En 1881, l’impératrice Eugénie érige une abbaye à Farnborough (à 50 km au sud de Londres) afin d’accueillir plus noblement les dépouilles de Napoléon III et du prince Impérial (mort en 1879) trop à l’étroit dans la modeste église de Chislehurst. L’impératrice y sera aussi enterrée, en 1920. L’abbaye Saint-Michel abrite toujours des moines bénédictins, l’abbaye et la crypte impériale peuvent se visiter.

On l’appelait le Sphinx…
Son entourage le décrit souvent ainsi : Napoléon III est de petite taille, il a la figure forte et longue, les épaules larges et assez tombantes, le tronc fort, les membres inférieurs très courts. Il marche lentement, avec les pieds en dehors, le corps incliné sur le côté gauche. Voilà un portrait physique peu flatteur ! Mais l’empereur a aussi beaucoup de charme et de charisme, il sait séduire son entourage. Ses yeux petits, d’un bleu clair, ont une expression habituelle de bonté, il écoute avec attention et s’intéresse sincèrement aux gens. En privé, il sait être simple et a de l’humour. En public, il maîtrise ses émotions et parle peu, mais devine souvent ce que pense son entourage : son attitude mystérieuse et énigmatique fait penser alors au sphinx, cette créature de la mythologie grecque qui posait des énigmes aux passants et dévorer ceux qui ne savaient pas répondre.

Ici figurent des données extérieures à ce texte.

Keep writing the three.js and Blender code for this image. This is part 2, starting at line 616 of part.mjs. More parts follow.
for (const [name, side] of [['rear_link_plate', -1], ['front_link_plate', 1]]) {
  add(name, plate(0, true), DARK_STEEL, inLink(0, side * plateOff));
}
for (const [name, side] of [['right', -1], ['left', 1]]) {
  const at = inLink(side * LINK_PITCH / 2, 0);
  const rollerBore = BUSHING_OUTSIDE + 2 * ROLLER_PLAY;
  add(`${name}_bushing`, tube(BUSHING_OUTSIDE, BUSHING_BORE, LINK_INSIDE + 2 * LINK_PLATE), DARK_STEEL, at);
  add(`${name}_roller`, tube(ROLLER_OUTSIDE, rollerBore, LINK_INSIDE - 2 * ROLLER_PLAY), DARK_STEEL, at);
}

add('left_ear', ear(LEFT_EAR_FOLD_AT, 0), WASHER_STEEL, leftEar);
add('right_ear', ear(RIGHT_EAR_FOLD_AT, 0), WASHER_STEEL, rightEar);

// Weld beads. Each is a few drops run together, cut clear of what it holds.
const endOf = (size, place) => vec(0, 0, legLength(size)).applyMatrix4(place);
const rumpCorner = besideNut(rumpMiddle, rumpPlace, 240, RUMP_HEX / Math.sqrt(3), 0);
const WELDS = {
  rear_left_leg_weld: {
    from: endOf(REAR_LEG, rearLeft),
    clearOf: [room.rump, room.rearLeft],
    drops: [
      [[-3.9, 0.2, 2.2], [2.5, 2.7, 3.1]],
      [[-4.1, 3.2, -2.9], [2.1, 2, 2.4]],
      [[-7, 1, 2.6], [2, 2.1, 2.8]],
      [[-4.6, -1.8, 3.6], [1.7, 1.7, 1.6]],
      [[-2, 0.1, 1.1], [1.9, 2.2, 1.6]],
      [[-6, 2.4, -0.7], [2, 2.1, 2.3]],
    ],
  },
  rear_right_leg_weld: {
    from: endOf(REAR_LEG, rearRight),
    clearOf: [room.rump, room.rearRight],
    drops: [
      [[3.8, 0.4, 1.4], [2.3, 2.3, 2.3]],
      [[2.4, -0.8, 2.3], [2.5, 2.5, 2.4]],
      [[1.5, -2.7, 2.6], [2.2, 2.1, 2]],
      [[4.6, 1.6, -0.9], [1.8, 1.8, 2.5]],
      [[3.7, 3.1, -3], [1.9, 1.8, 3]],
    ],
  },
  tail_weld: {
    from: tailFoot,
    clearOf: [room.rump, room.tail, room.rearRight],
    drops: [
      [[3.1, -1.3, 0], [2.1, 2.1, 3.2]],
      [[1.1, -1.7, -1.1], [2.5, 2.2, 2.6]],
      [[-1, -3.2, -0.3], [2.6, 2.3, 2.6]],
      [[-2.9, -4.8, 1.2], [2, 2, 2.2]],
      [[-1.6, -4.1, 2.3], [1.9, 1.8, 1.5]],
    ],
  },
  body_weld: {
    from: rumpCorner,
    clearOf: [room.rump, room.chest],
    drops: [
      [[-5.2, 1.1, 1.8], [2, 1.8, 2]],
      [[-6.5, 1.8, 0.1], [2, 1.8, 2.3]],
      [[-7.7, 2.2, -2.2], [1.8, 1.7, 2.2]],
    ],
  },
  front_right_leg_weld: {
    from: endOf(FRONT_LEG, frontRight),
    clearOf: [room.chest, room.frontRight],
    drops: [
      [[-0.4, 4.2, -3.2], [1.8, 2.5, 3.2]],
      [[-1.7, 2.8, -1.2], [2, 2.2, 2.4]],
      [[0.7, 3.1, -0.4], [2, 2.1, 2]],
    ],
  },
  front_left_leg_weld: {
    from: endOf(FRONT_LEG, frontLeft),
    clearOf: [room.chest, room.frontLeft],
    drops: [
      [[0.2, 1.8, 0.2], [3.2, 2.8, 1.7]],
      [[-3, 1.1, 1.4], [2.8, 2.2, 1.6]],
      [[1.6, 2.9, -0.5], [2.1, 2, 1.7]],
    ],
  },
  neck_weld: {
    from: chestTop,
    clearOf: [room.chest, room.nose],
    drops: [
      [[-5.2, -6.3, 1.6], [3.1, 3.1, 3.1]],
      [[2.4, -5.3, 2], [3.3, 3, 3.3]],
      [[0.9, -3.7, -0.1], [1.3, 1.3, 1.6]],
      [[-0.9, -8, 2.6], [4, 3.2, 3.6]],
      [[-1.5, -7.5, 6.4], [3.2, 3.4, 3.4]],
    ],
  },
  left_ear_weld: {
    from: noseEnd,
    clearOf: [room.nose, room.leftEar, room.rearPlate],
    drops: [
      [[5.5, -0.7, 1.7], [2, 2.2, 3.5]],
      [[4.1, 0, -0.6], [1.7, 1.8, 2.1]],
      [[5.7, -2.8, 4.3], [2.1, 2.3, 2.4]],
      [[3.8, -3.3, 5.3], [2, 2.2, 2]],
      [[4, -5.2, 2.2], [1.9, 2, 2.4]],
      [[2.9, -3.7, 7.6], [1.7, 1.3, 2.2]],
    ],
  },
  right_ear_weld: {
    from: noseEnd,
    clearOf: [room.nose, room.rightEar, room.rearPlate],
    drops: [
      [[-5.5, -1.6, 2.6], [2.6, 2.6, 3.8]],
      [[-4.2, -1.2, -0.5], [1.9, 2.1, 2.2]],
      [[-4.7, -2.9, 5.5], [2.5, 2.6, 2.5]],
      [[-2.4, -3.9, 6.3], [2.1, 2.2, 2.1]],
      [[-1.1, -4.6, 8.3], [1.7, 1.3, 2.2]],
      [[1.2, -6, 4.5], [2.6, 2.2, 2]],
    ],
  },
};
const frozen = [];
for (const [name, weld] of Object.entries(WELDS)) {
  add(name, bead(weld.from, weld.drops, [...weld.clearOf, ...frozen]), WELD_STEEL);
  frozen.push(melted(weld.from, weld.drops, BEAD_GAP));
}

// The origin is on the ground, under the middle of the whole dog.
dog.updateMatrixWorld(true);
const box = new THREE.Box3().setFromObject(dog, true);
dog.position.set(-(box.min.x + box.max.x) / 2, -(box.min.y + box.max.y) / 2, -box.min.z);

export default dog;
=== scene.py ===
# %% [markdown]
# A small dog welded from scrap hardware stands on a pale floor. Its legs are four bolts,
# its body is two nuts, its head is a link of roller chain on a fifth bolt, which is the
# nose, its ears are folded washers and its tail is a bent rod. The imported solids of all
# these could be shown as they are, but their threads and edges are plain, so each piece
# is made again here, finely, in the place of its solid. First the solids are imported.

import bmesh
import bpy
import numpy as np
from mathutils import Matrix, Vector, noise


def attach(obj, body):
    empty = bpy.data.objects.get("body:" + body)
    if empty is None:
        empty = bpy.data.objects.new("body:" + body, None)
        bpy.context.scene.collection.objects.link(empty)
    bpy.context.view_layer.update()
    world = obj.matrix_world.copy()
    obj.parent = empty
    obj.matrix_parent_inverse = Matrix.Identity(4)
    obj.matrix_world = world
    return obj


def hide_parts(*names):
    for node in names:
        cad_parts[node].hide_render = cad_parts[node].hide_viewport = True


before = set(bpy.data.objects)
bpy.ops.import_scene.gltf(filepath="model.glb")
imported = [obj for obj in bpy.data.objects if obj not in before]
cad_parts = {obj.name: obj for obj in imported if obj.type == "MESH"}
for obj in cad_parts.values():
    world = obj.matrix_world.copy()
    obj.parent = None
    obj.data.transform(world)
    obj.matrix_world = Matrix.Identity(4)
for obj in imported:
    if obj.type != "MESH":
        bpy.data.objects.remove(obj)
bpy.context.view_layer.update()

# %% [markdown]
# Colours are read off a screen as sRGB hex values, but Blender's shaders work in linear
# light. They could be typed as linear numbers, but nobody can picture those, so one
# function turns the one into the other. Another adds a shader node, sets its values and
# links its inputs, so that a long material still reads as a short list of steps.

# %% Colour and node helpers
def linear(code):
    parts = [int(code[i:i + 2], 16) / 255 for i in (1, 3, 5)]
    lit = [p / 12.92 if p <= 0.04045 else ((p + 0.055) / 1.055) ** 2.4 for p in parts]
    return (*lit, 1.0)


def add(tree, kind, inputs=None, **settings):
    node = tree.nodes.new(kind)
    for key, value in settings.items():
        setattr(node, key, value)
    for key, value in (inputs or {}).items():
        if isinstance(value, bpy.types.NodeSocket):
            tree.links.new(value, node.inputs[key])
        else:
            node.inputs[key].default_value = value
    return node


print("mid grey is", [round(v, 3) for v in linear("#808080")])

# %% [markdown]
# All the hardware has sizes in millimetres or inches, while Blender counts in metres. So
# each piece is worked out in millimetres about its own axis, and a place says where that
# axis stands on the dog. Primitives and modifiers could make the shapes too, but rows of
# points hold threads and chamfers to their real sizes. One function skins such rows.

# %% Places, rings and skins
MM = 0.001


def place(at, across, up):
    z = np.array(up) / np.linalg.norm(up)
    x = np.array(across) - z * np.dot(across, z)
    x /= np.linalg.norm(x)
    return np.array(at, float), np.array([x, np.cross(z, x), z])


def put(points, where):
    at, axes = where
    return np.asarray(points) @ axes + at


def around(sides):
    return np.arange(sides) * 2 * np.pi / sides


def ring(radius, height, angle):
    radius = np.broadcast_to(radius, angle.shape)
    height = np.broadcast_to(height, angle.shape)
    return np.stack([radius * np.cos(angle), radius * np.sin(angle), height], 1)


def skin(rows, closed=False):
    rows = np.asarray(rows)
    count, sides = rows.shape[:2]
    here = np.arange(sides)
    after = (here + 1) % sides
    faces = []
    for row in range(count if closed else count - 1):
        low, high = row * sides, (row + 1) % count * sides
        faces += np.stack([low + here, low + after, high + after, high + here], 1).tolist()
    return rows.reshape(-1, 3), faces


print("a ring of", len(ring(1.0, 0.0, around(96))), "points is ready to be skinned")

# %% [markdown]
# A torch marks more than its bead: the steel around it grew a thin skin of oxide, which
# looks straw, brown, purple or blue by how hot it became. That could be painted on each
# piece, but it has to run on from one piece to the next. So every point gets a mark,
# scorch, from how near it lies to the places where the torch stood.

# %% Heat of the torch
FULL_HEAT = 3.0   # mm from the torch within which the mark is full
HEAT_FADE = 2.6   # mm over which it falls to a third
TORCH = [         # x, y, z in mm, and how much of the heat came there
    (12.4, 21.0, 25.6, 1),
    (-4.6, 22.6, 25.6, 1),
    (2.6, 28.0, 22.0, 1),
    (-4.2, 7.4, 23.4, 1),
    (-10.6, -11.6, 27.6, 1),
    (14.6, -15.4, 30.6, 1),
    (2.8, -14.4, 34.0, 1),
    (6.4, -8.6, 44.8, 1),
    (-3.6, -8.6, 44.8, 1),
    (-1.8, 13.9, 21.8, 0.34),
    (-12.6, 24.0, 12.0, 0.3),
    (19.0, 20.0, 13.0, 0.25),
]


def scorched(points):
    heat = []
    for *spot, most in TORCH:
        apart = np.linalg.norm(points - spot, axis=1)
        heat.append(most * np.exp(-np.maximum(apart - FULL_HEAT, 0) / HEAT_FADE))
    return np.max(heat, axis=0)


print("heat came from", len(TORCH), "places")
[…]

Napoléon III est un grand travailleur, il s’informe et lit beaucoup avant de prendre une décision. Levé à sept heures, il boit une tasse de café et travaille seul jusqu’à neuf heures, puis avec ses ministres jusqu’à onze heures. Il réunit de manière systématique le conseil des ministres dans son ensemble au palais des Tuileries les mardis et samedis matin. Après son déjeuner, il travaille de nouveau ou accorde des audiences. L’après-midi, il monte aussi à cheval ou se rend sur les différents chantiers dans Paris. Avant et après le dîner, il travaille encore. Le soir, il se rend parfois au théâtre ou à l’opéra avec l’Impératrice Eugénie.
Passionné par l’histoire et l’archéologie, Napoléon III crée le musée des Antiquités nationales dans le château de Saint-Germain-en-Laye.